◆ Stored data:
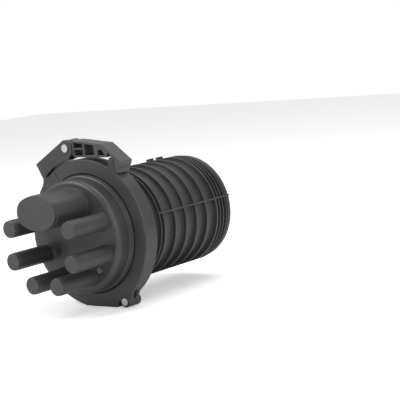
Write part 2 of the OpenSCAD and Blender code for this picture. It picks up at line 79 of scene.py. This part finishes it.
def addCamera(s):
    level, upright, forward = rightUpForward(s["azimuth"], s["elevation"])
    roll = math.radians(s["roll"])
    right = math.cos(roll) * level + math.sin(roll) * upright
    up = math.cos(roll) * upright - math.sin(roll) * level
    front = Vector((0, clampFront, 0))
    place = front - s["distance"] * (s["right"] * right + s["up"] * up + forward)
    data = bpy.data.cameras.new("camera")
    data.lens = s["lens"]
    data.sensor_width = 36.0
    camera = bpy.data.objects.new("camera", data)
    turn = Matrix((right, up, -forward)).transposed().to_4x4()
    camera.matrix_world = Matrix.Translation(place) @ turn
    bpy.context.collection.objects.link(camera)
    bpy.context.scene.camera = camera


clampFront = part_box("clamp_left")[0][1]      # Y of the clamp's front face
addCamera(camSettings)
print("camera placed")

# ---- Floor and light ----


def addArea(name, place, target, size, power):
    data = bpy.data.lights.new(name, "AREA")
    data.shape = "RECTANGLE"
    data.size, data.size_y = size
    data.energy = power
    light = bpy.data.objects.new(name, data)
    light.location = place
    aim = (Vector(target) - Vector(place)).to_track_quat("-Z", "Y")
    light.rotation_euler = aim.to_euler()
    bpy.context.collection.objects.link(light)


def backdropMaterial(name, colour, strength):
    # A plain matt surface that glows a little to the camera alone
    mat = bpy.data.materials.new(name)
    mat.use_nodes = True
    nt = mat.node_tree
    bsdf = nt.nodes["Principled BSDF"]
    bsdf.inputs["Base Color"].default_value = (*colour, 1)
    bsdf.inputs["Roughness"].default_value = 0.9
    bsdf.inputs["Specular IOR Level"].default_value = 0.1
    glow = nt.nodes.new("ShaderNodeEmission")
    glow.inputs["Color"].default_value = (1, 1, 1, 1)
    glow.inputs["Strength"].default_value = strength
    path = nt.nodes.new("ShaderNodeLightPath")
    add = nt.nodes.new("ShaderNodeAddShader")
    mix = nt.nodes.new("ShaderNodeMixShader")
    nt.links.new(bsdf.outputs[0], add.inputs[0])
    nt.links.new(glow.outputs[0], add.inputs[1])
    nt.links.new(path.outputs["Is Camera Ray"], mix.inputs[0])
    nt.links.new(bsdf.outputs[0], mix.inputs[1])
    nt.links.new(add.outputs[0], mix.inputs[2])
    nt.links.new(mix.outputs[0], nt.nodes["Material Output"].inputs["Surface"])
    return mat


def addStage(s):
    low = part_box("clamp_left")[0][2]
    bpy.ops.mesh.primitive_plane_add(size=s["size"], location=(0, 0, low))
    floor = bpy.context.object
    floor.name = "floor"
    floor.data.materials.append(backdropMaterial("paleFloor", s["floor"], s["floorGlow"]))
    world = bpy.data.worlds.new("studio")
    bpy.context.scene.world = world
    world.use_nodes = True
    nt = world.node_tree
    back = nt.nodes["Background"]
    back.inputs["Color"].default_value = (1, 1, 1, 1)
    back.inputs["Strength"].default_value = s["world"]
    seen = nt.nodes.new("ShaderNodeBackground")
    seen.inputs["Color"].default_value = (1, 1, 1, 1)
    seen.inputs["Strength"].default_value = 1.0
    path = nt.nodes.new("ShaderNodeLightPath")
    mix = nt.nodes.new("ShaderNodeMixShader")
    nt.links.new(path.outputs["Is Camera Ray"], mix.inputs[0])
    nt.links.new(back.outputs[0], mix.inputs[1])
    nt.links.new(seen.outputs[0], mix.inputs[2])
    nt.links.new(mix.outputs[0], nt.nodes["World Output"].inputs["Surface"])
    for lamp in lampSettings:
        addArea(**lamp)
    bpy.context.scene.view_settings.view_transform = "Standard"


addStage(stageSettings)
print("floor and lights placed")

# ---- Shared shader groups ----


def newGroup(name, inputs, outputs):
    group = bpy.data.node_groups.new(name, "ShaderNodeTree")
    for label, kind, value in inputs:
        socket = group.interface.new_socket(label, in_out="INPUT", socket_type=kind)
        socket.default_value = value
    for label, kind in outputs:
        group.interface.new_socket(label, in_out="OUTPUT", socket_type=kind)
    return group, group.nodes.new("NodeGroupInput"), group.nodes.new("NodeGroupOutput")


def link(group, source, target):
    group.links.new(source, target)


def mathNode(group, operation, a, b=None):
    node = group.nodes.new("ShaderNodeMath")
    node.operation = operation
    for i, value in enumerate((a, b)):
        if value is None:
            continue
        if isinstance(value, (int, float)):
            node.inputs[i].default_value = value
        else:
            group.links.new(value, node.inputs[i])
    return node.outputs[0]


def mouldedGroup(s):
    # Fine moulded grain, slow mottling and a painted highlight: edges painted paler
    group, gin, gout = newGroup(
        "mouldedSkin",
        [("Base", "NodeSocketColor", (0.03, 0.03, 0.03, 1)),
         ("Mottle Sheen Tone", "NodeSocketColor", (0.09, 0.09, 0.08, 1)),
         ("Roughness", "NodeSocketFloat", 0.45),
         ("Grain Scale", "NodeSocketFloat", 900.0),
         ("Grain Depth", "NodeSocketFloat", 0.05),
         ("Mottle Scale", "NodeSocketFloat", 20.0),
         ("Edge", "NodeSocketFloat", 0.6)],
        [("Color", "NodeSocketColor"), ("Roughness", "NodeSocketFloat"),
         ("Normal", "NodeSocketVector")])
    coord = group.nodes.new("ShaderNodeTexCoord")
    grain = group.nodes.new("ShaderNodeTexNoise")
    grain.inputs["Detail"].default_value = 3.0
    mottle = group.nodes.new("ShaderNodeTexNoise")
    mottle.inputs["Detail"].default_value = 5.0
    for tex, socket in ((grain, "Grain Scale"), (mottle, "Mottle Scale")):
        link(group, coord.outputs["Object"], tex.inputs["Vector"])
        link(group, gin.outputs[socket], tex.inputs["Scale"])
    bevel = group.nodes.new("ShaderNodeBevel")
    bevel.inputs["Radius"].default_value = s["edgeRadius"]
    bevel.samples = 4
    geo = group.nodes.new("ShaderNodeNewGeometry")
    dot = group.nodes.new("ShaderNodeVectorMath")
    dot.operation = "DOT_PRODUCT"
    link(group, bevel.outputs["Normal"], dot.inputs[0])
    link(group, geo.outputs["Normal"], dot.inputs[1])
    # Painted highlight: the colour is lightened along rounded edges, broken up by the mottle
    edge = mathNode(group, "SUBTRACT", 1.0, dot.outputs["Value"])
    edge = mathNode(group, "MULTIPLY", edge, s["edgeGain"])
    edge = mathNode(group, "MULTIPLY", edge, mottle.outputs["Fac"])
    edge = mathNode(group, "MULTIPLY", edge, gin.outputs["Edge"])
    edge = mathNode(group, "MINIMUM", edge, s["edgeMost"])
    cloudy = group.nodes.new("ShaderNodeMapRange")
    cloudy.inputs["From Min"].default_value = 0.35
    cloudy.inputs["From Max"].default_value = 0.7
    cloudy.inputs["To Max"].default_value = s["cloudMost"]
    link(group, mottle.outputs["Fac"], cloudy.inputs["Value"])
    # The paler tone comes from the painted edge highlight plus random mottled clouds
    amount = mathNode(group, "ADD", edge, cloudy.outputs[0])
    mix = group.nodes.new("ShaderNodeMix")
    mix.data_type = "RGBA"
    link(group, amount, mix.inputs["Factor"])
    link(group, gin.outputs["Base"], mix.inputs[6])
    link(group, gin.outputs["Mottle Sheen Tone"], mix.inputs[7])
    link(group, mix.outputs[2], gout.inputs["Color"])
    rough = mathNode(group, "MULTIPLY", mottle.outputs["Fac"], s["roughSwing"])
    rough = mathNode(group, "ADD", rough, gin.outputs["Roughness"])
    rough = mathNode(group, "SUBTRACT", rough, s["roughSwing"] / 2)
    link(group, rough, gout.inputs["Roughness"])
    bump = group.nodes.new("ShaderNodeBump")
    bump.inputs["Distance"].default_value = s["grainHeight"]
    link(group, gin.outputs["Grain Depth"], bump.inputs["Strength"])
    link(group, grain.outputs["Fac"], bump.inputs["Height"])
    link(group, bevel.outputs["Normal"], bump.inputs["Normal"])
    link(group, bump.outputs["Normal"], gout.inputs["Normal"])
    return group


mouldedSkin = mouldedGroup(skinSettings)


def moulded(name, base, mottleSheenTone, roughness, grainScale=900.0, grainDepth=0.06,
            mottleScale=22.0, edge=0.6):
    mat = bpy.data.materials.new(name)
    mat.use_nodes = True
    nt = mat.node_tree
    bsdf = nt.nodes["Principled BSDF"]
    skin = nt.nodes.new("ShaderNodeGroup")
    skin.node_tree = mouldedSkin
    skin.inputs["Base"].default_value = (*base, 1)
    skin.inputs["Mottle Sheen Tone"].default_value = (*mottleSheenTone, 1)
    skin.inputs["Roughness"].default_value = roughness
    skin.inputs["Grain Scale"].default_value = grainScale
    skin.inputs["Grain Depth"].default_value = grainDepth
    skin.inputs["Mottle Scale"].default_value = mottleScale
    skin.inputs["Edge"].default_value = edge
    nt.links.new(skin.outputs["Color"], bsdf.inputs["Base Color"])
    nt.links.new(skin.outputs["Roughness"], bsdf.inputs["Roughness"])
    nt.links.new(skin.outputs["Normal"], bsdf.inputs["Normal"])
    return mat


def metal(name, colour, roughness):
    mat = bpy.data.materials.new(name)
    mat.use_nodes = True
    nt = mat.node_tree
    bsdf = nt.nodes["Principled BSDF"]
    bsdf.inputs["Base Color"].default_value = (*colour, 1)
    bsdf.inputs["Metallic"].default_value = 1.0
    coord = nt.nodes.new("ShaderNodeTexCoord")
    noise = nt.nodes.new("ShaderNodeTexNoise")
    noise.inputs["Scale"].default_value = 420.0
    noise.inputs["Detail"].default_value = 4.0
    nt.links.new(coord.outputs["Object"], noise.inputs["Vector"])
    rough = nt.nodes.new("ShaderNodeMapRange")
    rough.inputs["To Min"].default_value = roughness - 0.06
    rough.inputs["To Max"].default_value = roughness + 0.12
    nt.links.new(noise.outputs["Fac"], rough.inputs["Value"])
    nt.links.new(rough.outputs[0], bsdf.inputs["Roughness"])
    bump = nt.nodes.new("ShaderNodeBump")
    bump.inputs["Strength"].default_value = 0.15
    bump.inputs["Distance"].default_value = 0.0002
    nt.links.new(noise.outputs["Fac"], bump.inputs["Height"])
    nt.links.new(bump.outputs["Normal"], bsdf.inputs["Normal"])
    return mat


def dress(mat, *names):
    for name in names:
        data = nodes[name].data
        data.materials.clear()
        data.materials.append(mat)


p = plasticSettings
mouldedBlack = moulded("mouldedBlack", p["base"], p["mottleSheenTone"], p["roughness"],
                       p["grainScale"], p["grainDepth"], p["mottleScale"])
leverBlack = moulded("leverBlack", (0.045, 0.043, 0.041), (0.11, 0.105, 0.1), 0.38)
sheetBlack = moulded("sheetBlack", (0.04, 0.04, 0.04), (0.1, 0.1, 0.1), 0.35, 500.0, 0.1)
trayGrey = moulded("trayGrey", (0.36, 0.38, 0.4), (0.5, 0.52, 0.54), 0.4, edge=0.3)
rubberBlack = moulded("rubberBlack", (0.012, 0.012, 0.012), (0.04, 0.04, 0.04), 0.7)
combWhite = moulded("combWhite", (0.72, 0.72, 0.69), (0.8, 0.8, 0.78), 0.6, edge=0.2)
zincSteel = metal("zincSteel", steelSettings["colour"], steelSettings["roughness"])
plainBrass = metal("plainBrass", (0.6, 0.42, 0.16), 0.3)

dress(mouldedBlack, "dome", "base", "clamp_left", "clamp_right", "pressure_valve", "backbone")
dress(leverBlack, "latch_lever")
dress(rubberBlack, "seal_ring", "tray_strap")
dress(sheetBlack, "bracket")
dress(zincSteel, "hinge_pin", "latch_pin", "earth_stud", "earth_nut", "bracket_screws",
      "backbone_screws", "tie_studs")
dress(plainBrass, "tie_nuts")
dress(combWhite, "splice_combs")
dress(trayGrey, *[f"tray_{i}" for i in range(1, 9)])
print("finishes on")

◆ What the exercise asks:
Determine how many lines of the listing above hold the word "finishes". Report that number without anything else.

◆ Solution to this problem:
2